── Dataset excerpts ──

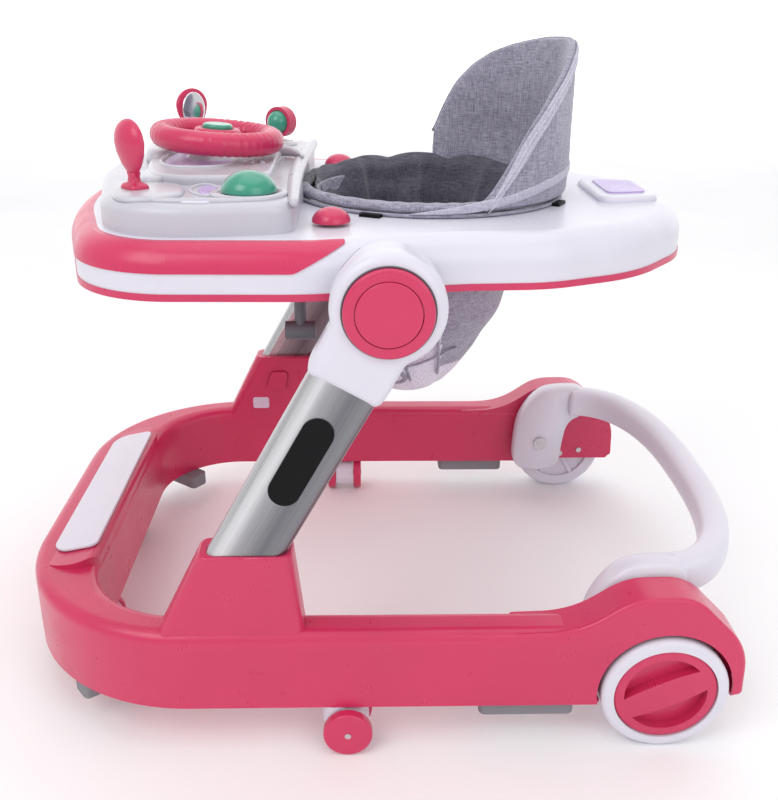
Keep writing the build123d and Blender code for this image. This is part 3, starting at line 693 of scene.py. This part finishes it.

───
── Dataset excerpts ──

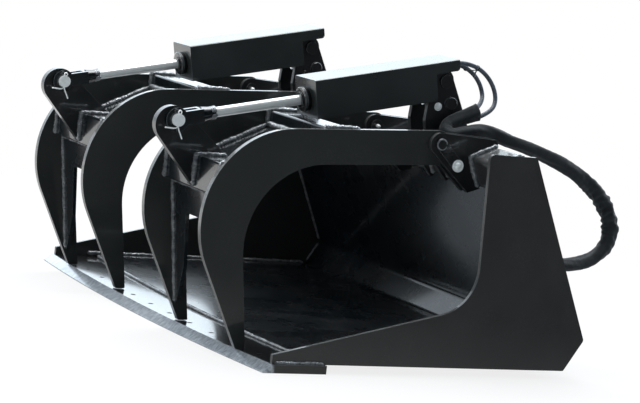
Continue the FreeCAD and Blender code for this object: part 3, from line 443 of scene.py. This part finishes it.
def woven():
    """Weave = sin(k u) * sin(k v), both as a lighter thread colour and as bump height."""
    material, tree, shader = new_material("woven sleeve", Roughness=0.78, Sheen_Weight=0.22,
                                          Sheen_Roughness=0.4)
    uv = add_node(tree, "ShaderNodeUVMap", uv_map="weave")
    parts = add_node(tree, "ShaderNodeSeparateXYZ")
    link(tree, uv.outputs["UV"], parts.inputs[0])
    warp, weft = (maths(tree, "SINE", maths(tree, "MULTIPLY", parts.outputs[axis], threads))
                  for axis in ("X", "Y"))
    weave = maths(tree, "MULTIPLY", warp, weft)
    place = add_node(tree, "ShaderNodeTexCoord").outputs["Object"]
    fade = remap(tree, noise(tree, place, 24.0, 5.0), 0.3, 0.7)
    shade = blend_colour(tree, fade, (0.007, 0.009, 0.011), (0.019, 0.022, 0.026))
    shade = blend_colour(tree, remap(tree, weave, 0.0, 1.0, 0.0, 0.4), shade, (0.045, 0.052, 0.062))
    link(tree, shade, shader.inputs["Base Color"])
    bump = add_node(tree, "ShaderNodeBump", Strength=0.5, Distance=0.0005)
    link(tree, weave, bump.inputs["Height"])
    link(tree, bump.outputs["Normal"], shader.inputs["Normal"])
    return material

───
── Dataset excerpts ──

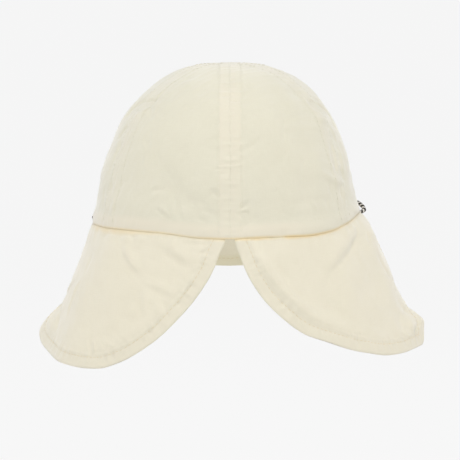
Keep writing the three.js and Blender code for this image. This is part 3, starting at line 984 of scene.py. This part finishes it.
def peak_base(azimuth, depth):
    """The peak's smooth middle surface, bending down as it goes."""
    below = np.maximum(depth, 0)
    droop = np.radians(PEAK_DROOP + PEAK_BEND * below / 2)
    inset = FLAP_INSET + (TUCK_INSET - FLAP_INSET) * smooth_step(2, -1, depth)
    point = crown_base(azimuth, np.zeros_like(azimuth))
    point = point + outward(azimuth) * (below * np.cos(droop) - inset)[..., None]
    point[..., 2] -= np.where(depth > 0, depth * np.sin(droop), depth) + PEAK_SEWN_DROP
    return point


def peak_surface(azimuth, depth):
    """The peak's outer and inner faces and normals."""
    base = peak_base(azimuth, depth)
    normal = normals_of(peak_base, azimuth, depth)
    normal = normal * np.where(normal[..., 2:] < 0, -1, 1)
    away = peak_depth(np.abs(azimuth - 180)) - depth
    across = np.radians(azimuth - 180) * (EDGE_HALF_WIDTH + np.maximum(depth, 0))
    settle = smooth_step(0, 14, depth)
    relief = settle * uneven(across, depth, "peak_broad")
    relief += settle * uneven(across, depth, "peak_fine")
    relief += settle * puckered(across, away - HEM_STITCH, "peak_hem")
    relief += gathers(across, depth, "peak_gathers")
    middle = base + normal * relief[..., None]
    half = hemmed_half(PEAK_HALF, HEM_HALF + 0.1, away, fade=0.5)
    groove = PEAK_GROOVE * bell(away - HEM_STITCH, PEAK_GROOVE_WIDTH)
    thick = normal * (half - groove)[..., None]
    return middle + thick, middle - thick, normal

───

Problem to work on:
Repeat, unchanged, every line from the one that contains "Continue the FreeCAD" to the one that contains "return material", including both, and no other line.

Answer to this problem:
Continue the FreeCAD and Blender code for this object: part 3, from line 443 of scene.py. This part finishes it.
def woven():
    """Weave = sin(k u) * sin(k v), both as a lighter thread colour and as bump height."""
    material, tree, shader = new_material("woven sleeve", Roughness=0.78, Sheen_Weight=0.22,
                                          Sheen_Roughness=0.4)
    uv = add_node(tree, "ShaderNodeUVMap", uv_map="weave")
    parts = add_node(tree, "ShaderNodeSeparateXYZ")
    link(tree, uv.outputs["UV"], parts.inputs[0])
    warp, weft = (maths(tree, "SINE", maths(tree, "MULTIPLY", parts.outputs[axis], threads))
                  for axis in ("X", "Y"))
    weave = maths(tree, "MULTIPLY", warp, weft)
    place = add_node(tree, "ShaderNodeTexCoord").outputs["Object"]
    fade = remap(tree, noise(tree, place, 24.0, 5.0), 0.3, 0.7)
    shade = blend_colour(tree, fade, (0.007, 0.009, 0.011), (0.019, 0.022, 0.026))
    shade = blend_colour(tree, remap(tree, weave, 0.0, 1.0, 0.0, 0.4), shade, (0.045, 0.052, 0.062))
    link(tree, shade, shader.inputs["Base Color"])
    bump = add_node(tree, "ShaderNodeBump", Strength=0.5, Distance=0.0005)
    link(tree, weave, bump.inputs["Height"])
    link(tree, bump.outputs["Normal"], shader.inputs["Normal"])
    return material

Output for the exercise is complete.